Roster locks: Ben Watson (suspended)
Strong chance to make the roster: Matt LaCosse
On the bubble: Stephen Anderson, Ryan Izzo
Undrafted rookies: Andrew Beck
International player: Jakob Johnson

Watson – among players with at least 35 targets last season, Watson ranked third with 68 percent of his targets resulting in a successful play for the offense (source: Sports Info Solutions). Watson is a professional blocker and moved well during the Pats’ three-day minicamp in June. The veteran mentioned that he has a lot of new stuff to learn with new packages and changes in verbiage since his last stint in New England ended in 2009, but he’s the Patriots’ best option at tight end in the passing game once he returns from a four-game suspension.

Lazar: Ben Watson Should Hold Down Tight End Position For 2019 Patriots

LaCosse – the Patriots are Matt LaCosse’s fourth NFL team in four seasons in the league. He has 27 catches for 272 yards and one touchdown in his career, most of which came last season in Denver (24 catches, 250 yards, one touchdown).

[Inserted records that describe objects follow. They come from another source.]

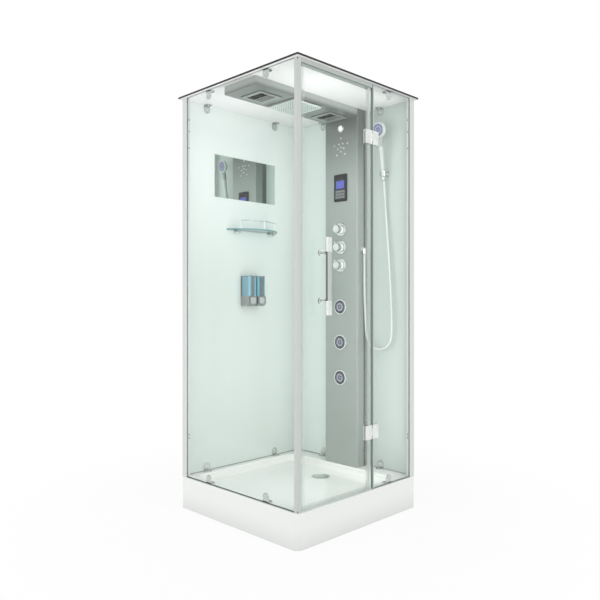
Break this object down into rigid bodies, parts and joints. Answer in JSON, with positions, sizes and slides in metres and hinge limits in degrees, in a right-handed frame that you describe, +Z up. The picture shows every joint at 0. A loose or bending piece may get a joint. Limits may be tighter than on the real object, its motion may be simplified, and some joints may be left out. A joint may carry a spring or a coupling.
{
  "type": "steam shower cabin",
  "caption": "Square steam shower cabin: raised tray, clear side and swinging glass door, painted rear walls, function column, flat roof with rain head, vents and shelf",
  "frame": {"origin": "centre of the square tray at floor level", "axes": "+Z up; the door closes the -Y face, the clear side pane the -X face, and the column stands against the +X wall"},
  "size_m": [0.914, 0.952, 2.2],
  "materials": {
    "acrylic": "gloss white",
    "roof_white": "satin white",
    "dark_trim": "dark grey",
    "clear_glass": "clear, faint green",
    "painted_glass": "back-painted mint",
    "aluminium": "satin anodised",
    "chrome": "polished",
    "steel": "brushed",
    "zinc_frame": "galvanised grey",
    "column_grey": "metallic grey lacquer",
    "column_dark": "dark grey lacquer",
    "housing_grey": "light grey gloss",
    "black_plastic": "black",
    "grey_plastic": "mid grey",
    "seal": "grey soft seal",
    "screen_blue": "lit blue screen",
    "jet_blue": "blue violet translucent",
    "hose_white": "smooth white",
    "mirror": "silvered",
    "soap_tank": "translucent blue green",
    "lever_grey": "grey gloss",
    "brass_valve": "raw brass"
  },
  "bodies": {
    "cabin": {"shower_tray": "acrylic", "drain_trap": "grey_plastic", "tray_frame": "zinc_frame", "levelling_feet": "zinc_frame", "corner_post": "aluminium", "rear_corner_profile": "aluminium", "wall_profiles": "aluminium", "side_glass": "clear_glass", "front_fixed_glass": "clear_glass", "rear_wall_glass": "painted_glass", "right_wall_glass": "painted_glass", "rim_seals": "seal", "roof_panel": "roof_white", "roof_edge_trim": "dark_trim", "header_rail": "aluminium", "glass_brackets": "chrome", "bracket_screws": "chrome", "hinge_fixed_leaves": "chrome", "column_panel": "column_grey", "column_base": "column_dark", "column_lamp": "chrome", "shoulder_nozzles": "chrome", "control_panel": "black_plastic", "panel_display": "screen_blue", "panel_keypad": "grey_plastic", "knob_rosettes": "chrome", "mixer_valves": "brass_valve", "water_pipes": "steel", "jet_bezels": "chrome", "steam_generator": "steel", "hose_outlet": "chrome", "shower_hose": "hose_white", "handset_holder": "chrome", "overhead_housing": "housing_grey", "vent_grilles": "housing_grey", "rain_head": "chrome", "fan_frame": "black_plastic", "mirror": "mirror", "shelf_glass": "clear_glass", "shelf_brackets": "chrome", "shelf_rail": "chrome", "dispenser_mount": "steel", "dispenser_reservoirs": "soap_tank"},
    "door": {"door_glass": "clear_glass", "door_seals": "seal", "door_handle": "chrome", "door_handle_roses": "chrome", "hinge_door_leaves": "chrome"},
    "upper_knob": {"upper_knob": "chrome"},
    "middle_knob": {"middle_knob": "chrome"},
    "lower_knob": {"lower_knob": "chrome"},
    "upper_jet": {"upper_jet": "jet_blue"},
    "middle_jet": {"middle_jet": "jet_blue"},
    "lower_jet": {"lower_jet": "jet_blue"},
    "handset": {"handset": "hose_white", "handset_face": "jet_blue"},
    "left_dispenser_lever": {"left_dispenser_lever": "lever_grey"},
    "right_dispenser_lever": {"right_dispenser_lever": "lever_grey"},
    "fan_rotor": {"fan_rotor": "black_plastic"},
    "drain_cover": {"drain_cover": "chrome"}
  },
  "joints": [
    {"name": "door_hinge", "type": "hinge", "parent": "cabin", "child": "door", "pos_m": [0.074, -0.437, 1.1875], "axis": [0, 0, 1], "range_deg": [0, 90]},
    {"name": "temperature_turn", "type": "hinge", "parent": "cabin", "child": "upper_knob", "pos_m": [0.32, -0.003, 1.516], "axis": [-1, 0, 0], "range_deg": [-60, 120]},
    {"name": "flow_turn", "type": "hinge", "parent": "cabin", "child": "middle_knob", "pos_m": [0.32, -0.003, 1.413], "axis": [-1, 0, 0], "range_deg": [0, 90]},
    {"name": "diverter_turn", "type": "hinge", "parent": "cabin", "child": "lower_knob", "pos_m": [0.32, -0.003, 1.31], "axis": [-1, 0, 0], "range_deg": [0, 270]},
    {"name": "upper_jet_tilt", "type": "hinge", "parent": "cabin", "child": "upper_jet", "pos_m": [0.35, -0.003, 1.071], "axis": [0, 1, 0], "range_deg": [-12, 12]},
    {"name": "middle_jet_tilt", "type": "hinge", "parent": "cabin", "child": "middle_jet", "pos_m": [0.35, -0.003, 0.868], "axis": [0, 1, 0], "range_deg": [-12, 12]},
    {"name": "lower_jet_tilt", "type": "hinge", "parent": "cabin", "child": "lower_jet", "pos_m": [0.35, -0.003, 0.665], "axis": [0, 1, 0], "range_deg": [-12, 12]},
    {"name": "handset_lift", "type": "slide", "parent": "cabin", "child": "handset", "axis": [-0.1392, 0, 0.9903], "range_m": [0, 0.08]},
    {"name": "left_lever_push", "type": "slide", "parent": "cabin", "child": "left_dispenser_lever", "axis": [0, 1, 0], "range_m": [0, 0.006], "stiffness_N_per_m": 300, "springref_m": -0.003},
    {"name": "right_lever_push", "type": "slide", "parent": "cabin", "child": "right_dispenser_lever", "axis": [0, 1, 0], "range_m": [0, 0.006], "stiffness_N_per_m": 300, "springref_m": -0.003},
    {"name": "fan_spin", "type": "hinge", "parent": "cabin", "child": "fan_rotor", "pos_m": [-0.258, 0.007, 2.158], "axis": [0, 0, 1], "continuous": true},
    {"name": "drain_cover_lift", "type": "slide", "parent": "cabin", "child": "drain_cover", "axis": [0, 0, 1], "range_m": [0, 0.04]}
  ]
}
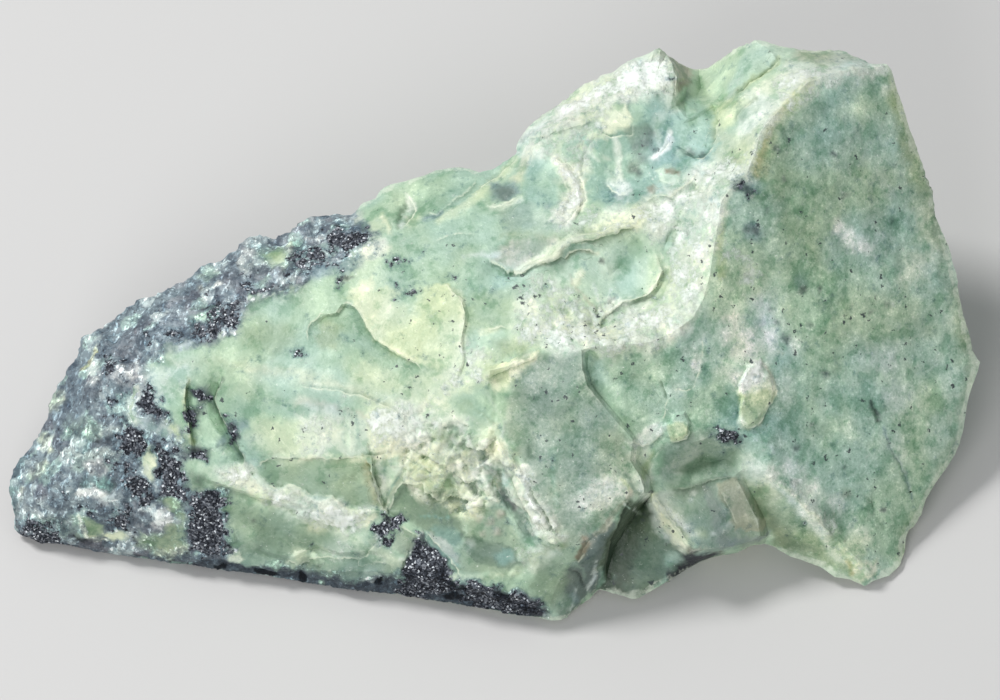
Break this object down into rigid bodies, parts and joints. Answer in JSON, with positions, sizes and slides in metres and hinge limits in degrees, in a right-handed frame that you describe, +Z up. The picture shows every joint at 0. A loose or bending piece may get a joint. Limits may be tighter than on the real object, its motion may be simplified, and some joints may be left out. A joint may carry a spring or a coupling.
{
  "type": "raw serpentinite stone",
  "caption": "Raw broken serpentinite: a wedge-shaped pale green stone with a dark granular crust at the left end, flaked ledges, a tall ridge and a broad smooth break; lies on a flat break.",
  "frame": {"origin": "on the flat break the stone lies on, under the middle of its bounding box", "axes": "+X along the stone's length, from the crusted end to the broad face; +Y to the back; +Z up"},
  "size_m": [0.0974, 0.0516, 0.0338],
  "materials": {
    "serpentine": "waxy pale green with bruised white patches and a dark granular crust"
  },
  "bodies": {
    "root": {"stone": "serpentine"}
  },
  "joints": []
}
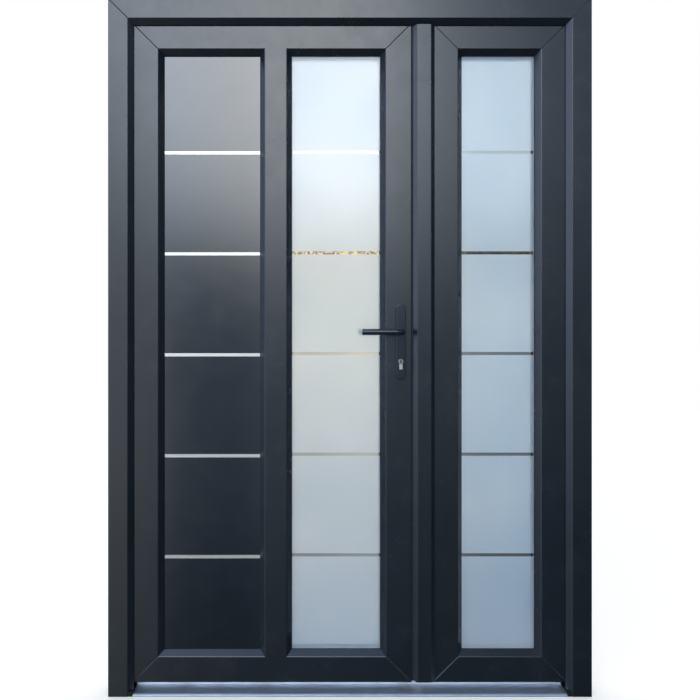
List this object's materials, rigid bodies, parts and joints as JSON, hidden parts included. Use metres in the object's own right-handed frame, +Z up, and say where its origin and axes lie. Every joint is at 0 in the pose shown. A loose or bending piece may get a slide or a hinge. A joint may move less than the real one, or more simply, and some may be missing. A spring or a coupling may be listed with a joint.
{
  "type": "double entrance door",
  "caption": "Inward-opening double entrance door in its frame: a wide leaf with a strip-trimmed panel and banded frosted glass, a narrow glazed leaf, lever handle and low threshold.",
  "frame": {"origin": "floor level under the middle of the threshold, halfway through the frame's depth", "axes": "+X to the right seen from outside, +Y indoors, +Z up"},
  "size_m": [1.5, 0.1832, 2.164],
  "materials": {
    "anthracite_profile": "satin grained foil, anthracite",
    "anthracite_panel": "smooth satin, anthracite",
    "black_seal": "matt rubber",
    "black_plastic": "moulded",
    "brush": "pile",
    "foam": "rigid foam",
    "galvanised_steel": "galvanised",
    "stainless_strip": "brushed satin",
    "lock_steel": "zinc plated",
    "sill_aluminium": "satin anodised",
    "spacer_aluminium": "mill finish",
    "clear_glass": "clear float glass",
    "frosted_glass": "sandblasted",
    "handle_coat": "satin powder coat, near black",
    "hinge_coat": "satin powder coat, near black",
    "nickel": "satin nickel"
  },
  "bodies": {
    "frame": {"left_jamb": "anthracite_profile", "right_jamb": "anthracite_profile", "head": "anthracite_profile", "frame_steels": "galvanised_steel", "frame_lip_gasket": "black_seal", "threshold": "sill_aluminium", "threshold_thermal_break": "black_plastic", "threshold_end_blocks": "black_plastic", "shoot_bolt_keeps": "lock_steel", "frame_hinge_plates": "hinge_coat", "hinge_pins": "hinge_coat"},
    "main_leaf": {"main_hinge_stile": "anthracite_profile", "main_lock_stile": "anthracite_profile", "main_top_rail": "anthracite_profile", "main_bottom_rail": "anthracite_profile", "main_mullion": "anthracite_profile", "main_leaf_steels": "galvanised_steel", "panel_skins": "anthracite_panel", "panel_core": "foam", "panel_strips": "stainless_strip", "main_glass_panes": "clear_glass", "main_glass_spacer": "spacer_aluminium", "main_glass_frosting": "frosted_glass", "main_glazing_beads": "anthracite_profile", "main_leaf_gaskets": "black_seal", "main_setting_blocks": "black_plastic", "main_bottom_brush": "brush", "main_hinge_plates": "hinge_coat", "lock_cases": "lock_steel", "lock_faceplate": "lock_steel", "lock_cylinder": "nickel", "outer_backplate": "handle_coat", "inner_backplate": "handle_coat", "handle_screws": "lock_steel"},
    "side_leaf": {"side_meeting_stile": "anthracite_profile", "side_hinge_stile": "anthracite_profile", "side_top_rail": "anthracite_profile", "side_bottom_rail": "anthracite_profile", "side_leaf_steels": "galvanised_steel", "side_glass_panes": "clear_glass", "side_glass_spacer": "spacer_aluminium", "side_glass_frosting": "frosted_glass", "side_glazing_beads": "anthracite_profile", "side_leaf_gaskets": "black_seal", "side_setting_blocks": "black_plastic", "side_bottom_brush": "brush", "side_hinge_plates": "hinge_coat", "cover_strip": "anthracite_profile", "cover_strip_caps": "black_plastic", "lock_keeps": "lock_steel"},
    "lever_set": {"outer_lever": "handle_coat", "inner_lever": "handle_coat", "lever_spindle": "lock_steel", "latch_follower": "lock_steel"},
    "latch": {"latch_bolt": "nickel"},
    "plug": {"cylinder_plug": "nickel"},
    "dead_bolt": {"dead_bolt": "nickel"},
    "end_bolts": {"end_lock_bolts": "nickel"},
    "top_shoot_bolt": {"top_shoot_bolt": "lock_steel"},
    "bottom_shoot_bolt": {"bottom_shoot_bolt": "lock_steel"}
  },
  "joints": [
    {"name": "main_leaf_hinge", "type": "hinge", "parent": "frame", "child": "main_leaf", "pos_m": [-0.709, 0.066, 1.065], "axis": [0, 0, 1], "range_deg": [0, 90]},
    {"name": "side_leaf_hinge", "type": "hinge", "parent": "frame", "child": "side_leaf", "pos_m": [0.709, 0.066, 1.065], "axis": [0, 0, -1], "range_deg": [0, 90]},
    {"name": "lever_turn", "type": "hinge", "parent": "main_leaf", "child": "lever_set", "pos_m": [0.159, 0.02, 1.13], "axis": [0, -1, 0], "range_deg": [0, 40], "stiffness_Nm_per_rad": 2, "springref_deg": -20.05},
    {"name": "latch_slide", "type": "slide", "parent": "main_leaf", "child": "latch", "axis": [1, 0, 0], "range_m": [-0.012, 0]},
    {"name": "key_turn", "type": "hinge", "parent": "main_leaf", "child": "plug", "pos_m": [0.159, 0.02, 1.038], "axis": [0, 1, 0], "range_deg": [0, 360.5]},
    {"name": "dead_bolt_slide", "type": "slide", "parent": "main_leaf", "child": "dead_bolt", "axis": [1, 0, 0], "range_m": [0, 0.02]},
    {"name": "end_bolts_slide", "type": "slide", "parent": "main_leaf", "child": "end_bolts", "axis": [1, 0, 0], "range_m": [0, 0.0201]},
    {"name": "top_shoot_bolt_slide", "type": "slide", "parent": "side_leaf", "child": "top_shoot_bolt", "axis": [0, 0, 1], "range_m": [-0.018, 0]},
    {"name": "bottom_shoot_bolt_slide", "type": "slide", "parent": "side_leaf", "child": "bottom_shoot_bolt", "axis": [0, 0, 1], "range_m": [0, 0.024]}
  ],
  "couplings": [
    {"joint": "latch_slide", "follows": "lever_turn", "m_per_rad": -0.017045},
    {"joint": "key_turn", "follows": "dead_bolt_slide", "rad_per_m": 314.16},
    {"joint": "end_bolts_slide", "follows": "dead_bolt_slide", "ratio": 1}
  ]
}
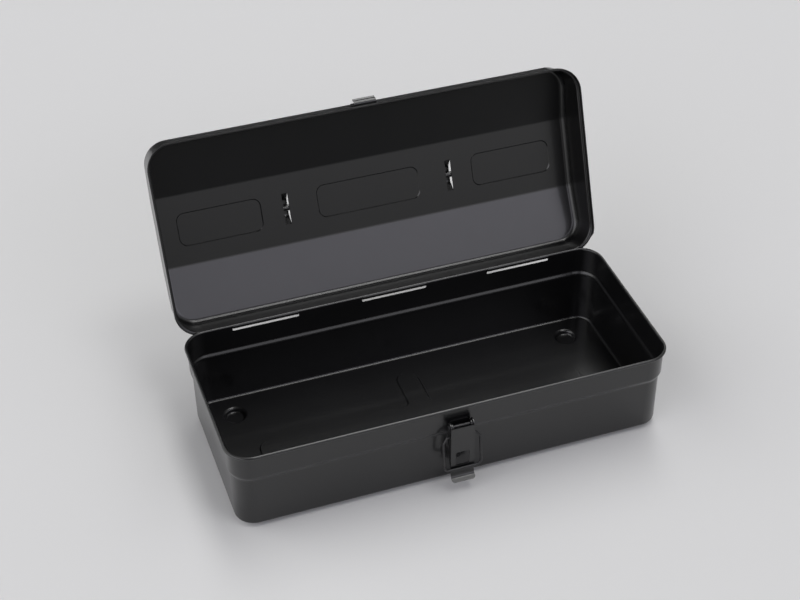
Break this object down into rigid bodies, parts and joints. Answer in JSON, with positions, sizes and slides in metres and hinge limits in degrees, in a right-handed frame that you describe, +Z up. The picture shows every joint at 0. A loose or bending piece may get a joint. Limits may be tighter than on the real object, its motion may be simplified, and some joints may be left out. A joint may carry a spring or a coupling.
{
  "type": "tool box",
  "caption": "Small pressed steel tool box with a camber lid on tongue hinges, a bail handle and a draw latch, shown open",
  "frame": {"origin": "centre of the underside, on the plane of the four pressed feet", "axes": "+X to the right along the length, -Y to the front with the latch, +Z up"},
  "size_m": [0.359, 0.246, 0.2182],
  "materials": {
    "black_paint": "semi-gloss baked black paint",
    "blackened_steel": "black plated steel"
  },
  "bodies": {
    "body": {"body_shell": "black_paint", "latch_base": "black_paint", "base_rivets": "blackened_steel", "lever_pin": "blackened_steel"},
    "lid": {"lid_shell": "black_paint", "lid_catch": "black_paint", "catch_rivets": "blackened_steel"},
    "handle": {"handle": "black_paint"},
    "lever": {"latch_lever": "black_paint"},
    "loop": {"latch_loop": "blackened_steel"}
  },
  "joints": [
    {"name": "lid_hinge", "type": "hinge", "parent": "body", "child": "lid", "pos_m": [0, 0.0756, 0.0751], "axis": [1, 0, 0], "range_deg": [0, 112]},
    {"name": "handle_pivot", "type": "hinge", "parent": "lid", "child": "handle", "pos_m": [0, 0.1398, 0.1307], "axis": [1, 0, 0], "range_deg": [-22, 158]},
    {"name": "lever_pivot", "type": "hinge", "parent": "body", "child": "lever", "pos_m": [0, -0.08, 0.0615], "axis": [-1, 0, 0], "range_deg": [0, 164.5]},
    {"name": "loop_pivot", "type": "hinge", "parent": "lever", "child": "loop", "pos_m": [0, -0.081, 0.0525], "axis": [-1, 0, 0], "range_deg": [0, 176.6]}
  ]
}
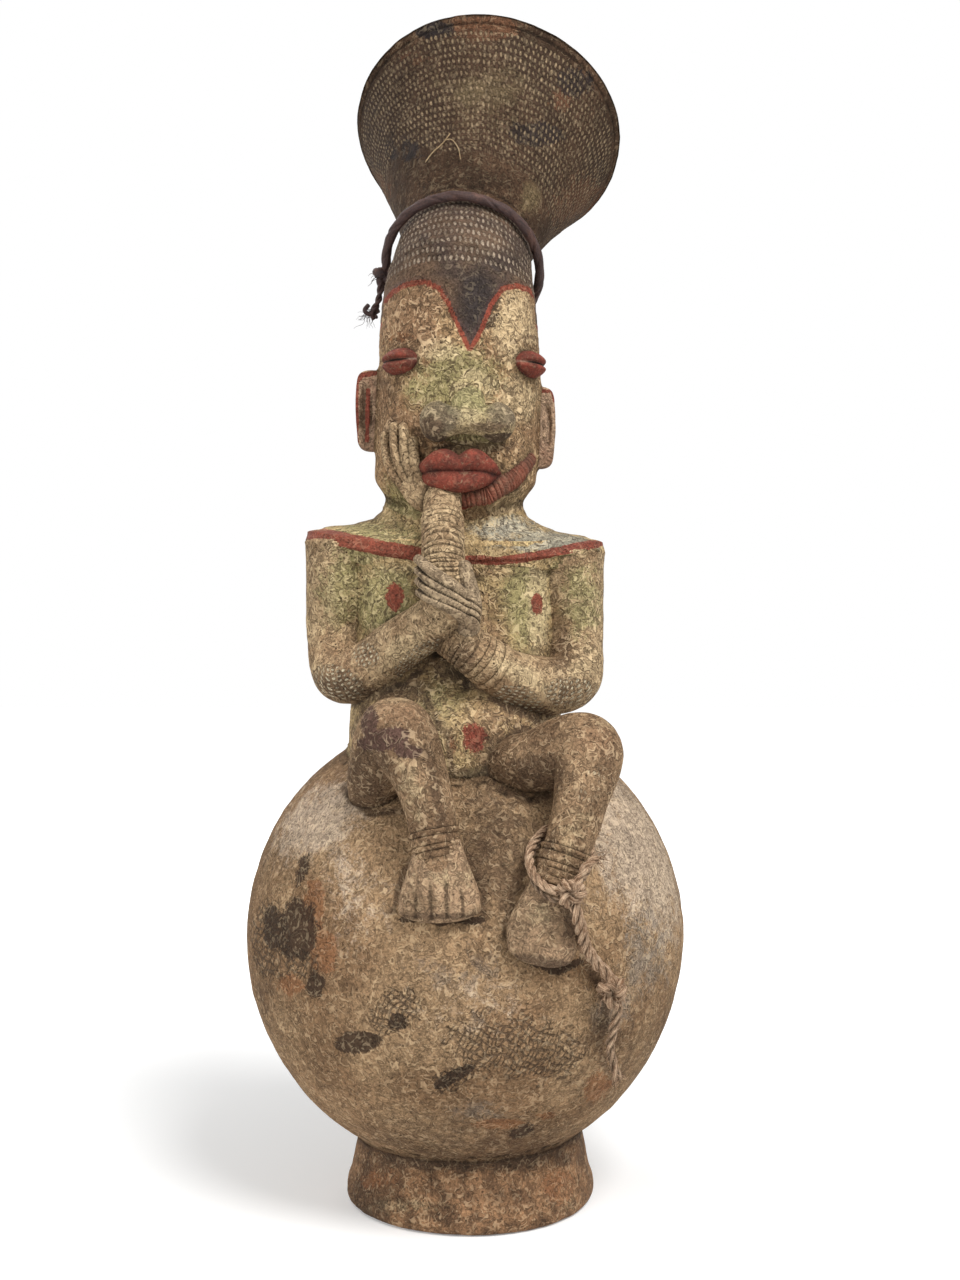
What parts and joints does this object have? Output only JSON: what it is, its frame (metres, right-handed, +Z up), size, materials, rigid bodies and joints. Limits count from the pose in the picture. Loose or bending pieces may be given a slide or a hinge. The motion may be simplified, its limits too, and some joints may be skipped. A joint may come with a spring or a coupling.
{
  "type": "figural clay jar",
  "caption": "Hand-built clay jar on a flared foot, its neck modelled as a seated figure whose tall head opens into a tilted funnel coiffure; leather hoop and fibre rope tied on.",
  "frame": {"origin": "on the floor under the middle of the whole outline, the free rope left out", "axes": "+Z up; the figure faces -Y; +X is the figure's own left"},
  "size_m": [0.242, 0.2772, 0.6645],
  "materials": {
    "tan_clay": "matt low-fired clay, unglazed, worn and earth-crusted",
    "ochre_clay": "matt low-fired clay with traces of ochre and green slip",
    "dark_clay": "matt low-fired clay, smoke-darkened",
    "red_clay": "matt clay with worn red earth colour",
    "thong_leather": "old dry hide, dark",
    "plant_fibre": "twisted plant fibre, dry and dusty"
  },
  "bodies": {
    "jar": {"foot_ring": "tan_clay", "jar_globe": "tan_clay", "torso": "ochre_clay", "shoulder_shelf": "ochre_clay", "head": "ochre_clay", "coiffure": "dark_clay", "right_ear": "tan_clay", "left_ear": "tan_clay", "right_eye": "red_clay", "left_eye": "red_clay", "nose": "ochre_clay", "upper_lip": "red_clay", "lower_lip": "red_clay", "jaw_band": "red_clay", "right_arm": "tan_clay", "left_arm": "tan_clay", "right_hand": "ochre_clay", "left_hand": "tan_clay", "right_leg": "tan_clay", "right_foot": "tan_clay", "left_leg": "tan_clay", "left_foot": "tan_clay", "ankle_loop": "plant_fibre", "ankle_knot": "plant_fibre", "rope_tail": "plant_fibre", "tail_knot": "plant_fibre", "rope_tip": "plant_fibre"},
    "thong": {"thong_hoop": "thong_leather", "thong_knot": "thong_leather", "thong_tail": "thong_leather"}
  },
  "joints": [
    {"name": "thong_swing", "type": "hinge", "parent": "jar", "child": "thong", "pos_m": [-0.003, -0.0311, 0.5484], "axis": [1, 0, 0], "range_deg": [0, 18]}
  ]
}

Those numbers don’t offer up much excitement, but the skinny on LaCosse is that he’s a big target that looks comfortable as a receiver. He’s got speed to carry a seam route and natural hands to pluck the ball out of the air. LaCosse was shaky as a blocker in Denver despite having an ideal frame to hold up as an in-line tight end, which means he could improve in that regard. He has some upside as a pass catcher, but expectations should be low.

Anderson – Anderson spent most of last season on the Patriots’ practice squad. Unlike Watson and LaCosse, Anderson is more of a jumbo wide receiver than an in-line tight end, although he did say he was trying to bulk up this offseason to handle more blocking duties. Anderson ran most of his routes out of the slot in minicamp offering up a similar skillset to Jacob Hollister. The third-year pro is squarely on the bubble, but the lack of depth at tight end gives him a chance to compete for a roster spot.

Izzo – another redshirt rookie for the Patriots, Izzo was a seventh-round pick in the 2018 draft. Primarily a blocking tight end, Izzo was a fantastic run blocker at Florida State. If he can give the Pats anything as a receiver, he could be a Dwayne Allen type moving forward.

Beck – similar to Izzo, Beck is another blocking specialist that’s built more like a fullback than a tight end. He ran a 4.63 in the 40-yard dash at his Pro Day, showing off more athletic upside than expected based on his tape. With that speed at 250 pounds, Beck could blossom into a better receiver, giving him a chance to keep the 18-year UDFA streak going for the Patriots.

Biggest question: can anyone give the Patriots something in the passing game?

On paper, this group is very underwhelming with little NFL production to speak of behind Watson. After punting on the position in the draft, it appears that the plan is to devalue the tight end post-Gronk, at least for now, and spread those targets out to N’Keal Harry and whoever emerges as the third wide receiver on the depth chart. If that is the case, any production they get from a tight end in the passing game will be gravy. Watson put up 35 catches for 400 yards in 16 games with the Saints a year ago, so the Patriots might need to live with that kind of pace from him this season.